REQUEST
Please repeat, exactly and with nothing added, the lines running from the line that contains "claspHook(), COLOURS.cradle, 0.45);" to the line that contains "before = set(bpy.data.objects)", both lines included.

SUPPLIED INFORMATION
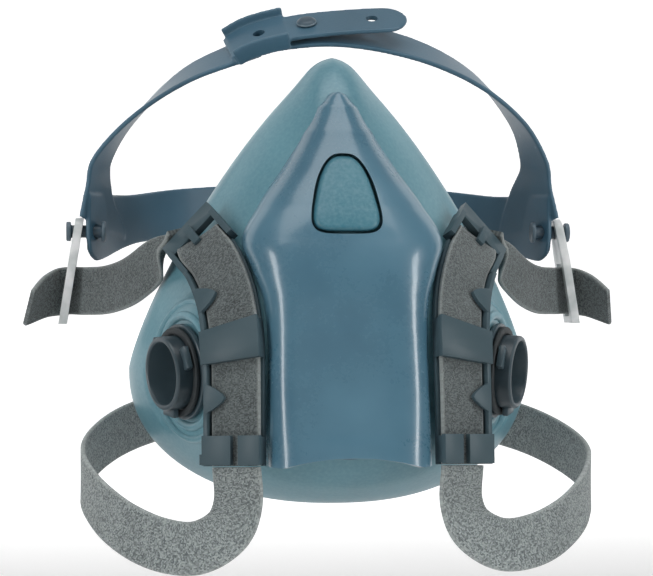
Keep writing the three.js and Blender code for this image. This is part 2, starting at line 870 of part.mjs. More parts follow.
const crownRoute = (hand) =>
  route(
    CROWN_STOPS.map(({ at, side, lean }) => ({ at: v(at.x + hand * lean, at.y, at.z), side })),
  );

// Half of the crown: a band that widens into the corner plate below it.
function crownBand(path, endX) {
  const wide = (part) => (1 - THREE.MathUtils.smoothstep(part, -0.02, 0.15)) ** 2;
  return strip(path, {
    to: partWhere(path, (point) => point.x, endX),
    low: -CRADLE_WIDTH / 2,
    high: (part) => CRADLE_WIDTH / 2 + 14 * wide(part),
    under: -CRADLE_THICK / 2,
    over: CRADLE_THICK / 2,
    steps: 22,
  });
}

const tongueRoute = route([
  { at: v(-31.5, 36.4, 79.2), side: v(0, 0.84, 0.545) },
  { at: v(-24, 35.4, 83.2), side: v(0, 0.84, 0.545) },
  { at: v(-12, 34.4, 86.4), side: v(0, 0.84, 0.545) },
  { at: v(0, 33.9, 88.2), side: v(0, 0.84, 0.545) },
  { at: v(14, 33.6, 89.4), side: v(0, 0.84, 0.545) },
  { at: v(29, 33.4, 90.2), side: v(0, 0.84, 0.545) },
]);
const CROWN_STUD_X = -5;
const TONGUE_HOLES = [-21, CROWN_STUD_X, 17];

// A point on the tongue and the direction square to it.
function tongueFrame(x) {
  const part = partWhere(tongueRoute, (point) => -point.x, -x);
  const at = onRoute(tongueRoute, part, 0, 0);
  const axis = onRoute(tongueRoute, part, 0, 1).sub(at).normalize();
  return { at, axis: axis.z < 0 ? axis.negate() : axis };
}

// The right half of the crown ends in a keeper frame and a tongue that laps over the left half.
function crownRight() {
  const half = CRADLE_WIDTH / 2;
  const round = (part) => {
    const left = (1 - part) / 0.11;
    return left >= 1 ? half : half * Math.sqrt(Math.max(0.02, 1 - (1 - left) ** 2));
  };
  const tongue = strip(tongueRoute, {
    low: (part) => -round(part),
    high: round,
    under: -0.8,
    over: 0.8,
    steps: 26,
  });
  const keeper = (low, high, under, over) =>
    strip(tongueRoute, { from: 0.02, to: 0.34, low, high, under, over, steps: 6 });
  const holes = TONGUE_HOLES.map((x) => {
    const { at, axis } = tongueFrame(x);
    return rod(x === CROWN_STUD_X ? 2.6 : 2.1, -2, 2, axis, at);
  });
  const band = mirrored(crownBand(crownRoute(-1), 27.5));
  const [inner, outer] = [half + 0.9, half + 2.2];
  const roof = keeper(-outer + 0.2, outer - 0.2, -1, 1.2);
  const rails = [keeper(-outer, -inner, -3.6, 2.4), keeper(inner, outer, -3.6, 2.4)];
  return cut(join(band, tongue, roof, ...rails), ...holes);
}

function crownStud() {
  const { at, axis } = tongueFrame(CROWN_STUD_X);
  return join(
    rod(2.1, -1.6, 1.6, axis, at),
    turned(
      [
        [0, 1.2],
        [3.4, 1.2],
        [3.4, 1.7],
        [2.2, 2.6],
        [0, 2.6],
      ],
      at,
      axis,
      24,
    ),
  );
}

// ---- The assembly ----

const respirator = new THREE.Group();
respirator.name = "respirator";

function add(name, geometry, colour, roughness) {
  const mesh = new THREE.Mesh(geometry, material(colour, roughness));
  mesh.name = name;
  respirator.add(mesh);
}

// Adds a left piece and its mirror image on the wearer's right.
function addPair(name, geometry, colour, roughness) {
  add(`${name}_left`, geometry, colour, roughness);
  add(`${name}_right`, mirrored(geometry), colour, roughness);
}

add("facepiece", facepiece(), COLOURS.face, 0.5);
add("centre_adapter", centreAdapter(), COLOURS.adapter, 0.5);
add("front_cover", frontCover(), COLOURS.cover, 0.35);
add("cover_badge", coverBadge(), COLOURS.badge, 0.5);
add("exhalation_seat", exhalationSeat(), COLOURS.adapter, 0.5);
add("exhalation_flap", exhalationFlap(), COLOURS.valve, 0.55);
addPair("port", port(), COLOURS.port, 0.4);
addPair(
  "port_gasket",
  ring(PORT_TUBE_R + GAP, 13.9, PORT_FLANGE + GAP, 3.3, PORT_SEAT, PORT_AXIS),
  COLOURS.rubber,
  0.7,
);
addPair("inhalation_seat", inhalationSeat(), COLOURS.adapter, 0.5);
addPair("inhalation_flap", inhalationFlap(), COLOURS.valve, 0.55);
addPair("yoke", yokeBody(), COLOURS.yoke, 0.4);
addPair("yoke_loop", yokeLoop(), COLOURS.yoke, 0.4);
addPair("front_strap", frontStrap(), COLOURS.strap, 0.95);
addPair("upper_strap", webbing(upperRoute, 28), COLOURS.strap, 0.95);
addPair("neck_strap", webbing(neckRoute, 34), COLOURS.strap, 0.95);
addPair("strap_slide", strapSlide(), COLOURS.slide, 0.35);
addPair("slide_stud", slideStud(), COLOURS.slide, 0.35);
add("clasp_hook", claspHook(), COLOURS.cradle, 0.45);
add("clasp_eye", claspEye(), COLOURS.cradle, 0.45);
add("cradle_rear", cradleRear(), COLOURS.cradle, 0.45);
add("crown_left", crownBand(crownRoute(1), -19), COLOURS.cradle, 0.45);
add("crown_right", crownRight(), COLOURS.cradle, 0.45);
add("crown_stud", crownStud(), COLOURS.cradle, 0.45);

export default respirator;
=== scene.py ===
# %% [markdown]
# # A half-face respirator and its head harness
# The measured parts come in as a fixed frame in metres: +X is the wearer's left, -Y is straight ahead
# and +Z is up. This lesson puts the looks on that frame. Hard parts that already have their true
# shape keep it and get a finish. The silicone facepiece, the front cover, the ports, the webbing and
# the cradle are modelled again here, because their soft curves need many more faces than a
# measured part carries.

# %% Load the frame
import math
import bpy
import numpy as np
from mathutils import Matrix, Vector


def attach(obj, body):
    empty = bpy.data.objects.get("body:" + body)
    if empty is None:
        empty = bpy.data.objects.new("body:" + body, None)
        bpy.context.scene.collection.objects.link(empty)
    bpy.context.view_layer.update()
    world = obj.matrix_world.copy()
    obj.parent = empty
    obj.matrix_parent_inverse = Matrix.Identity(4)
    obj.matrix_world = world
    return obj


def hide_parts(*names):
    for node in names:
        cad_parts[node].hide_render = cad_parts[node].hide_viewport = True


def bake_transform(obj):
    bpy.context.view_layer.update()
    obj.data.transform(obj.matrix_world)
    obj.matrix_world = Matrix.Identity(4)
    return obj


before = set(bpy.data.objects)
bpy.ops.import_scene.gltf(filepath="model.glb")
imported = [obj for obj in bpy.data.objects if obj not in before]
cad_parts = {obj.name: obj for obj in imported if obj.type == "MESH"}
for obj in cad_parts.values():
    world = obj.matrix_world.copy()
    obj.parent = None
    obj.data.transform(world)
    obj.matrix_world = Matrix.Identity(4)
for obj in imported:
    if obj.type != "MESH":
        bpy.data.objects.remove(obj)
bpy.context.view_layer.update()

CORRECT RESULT
add("clasp_hook", claspHook(), COLOURS.cradle, 0.45);
add("clasp_eye", claspEye(), COLOURS.cradle, 0.45);
add("cradle_rear", cradleRear(), COLOURS.cradle, 0.45);
add("crown_left", crownBand(crownRoute(1), -19), COLOURS.cradle, 0.45);
add("crown_right", crownRight(), COLOURS.cradle, 0.45);
add("crown_stud", crownStud(), COLOURS.cradle, 0.45);

export default respirator;
=== scene.py ===
# %% [markdown]
# # A half-face respirator and its head harness
# The measured parts come in as a fixed frame in metres: +X is the wearer's left, -Y is straight ahead
# and +Z is up. This lesson puts the looks on that frame. Hard parts that already have their true
# shape keep it and get a finish. The silicone facepiece, the front cover, the ports, the webbing and
# the cradle are modelled again here, because their soft curves need many more faces than a
# measured part carries.

# %% Load the frame
import math
import bpy
import numpy as np
from mathutils import Matrix, Vector


def attach(obj, body):
    empty = bpy.data.objects.get("body:" + body)
    if empty is None:
        empty = bpy.data.objects.new("body:" + body, None)
        bpy.context.scene.collection.objects.link(empty)
    bpy.context.view_layer.update()
    world = obj.matrix_world.copy()
    obj.parent = empty
    obj.matrix_parent_inverse = Matrix.Identity(4)
    obj.matrix_world = world
    return obj


def hide_parts(*names):
    for node in names:
        cad_parts[node].hide_render = cad_parts[node].hide_viewport = True


def bake_transform(obj):
    bpy.context.view_layer.update()
    obj.data.transform(obj.matrix_world)
    obj.matrix_world = Matrix.Identity(4)
    return obj


before = set(bpy.data.objects)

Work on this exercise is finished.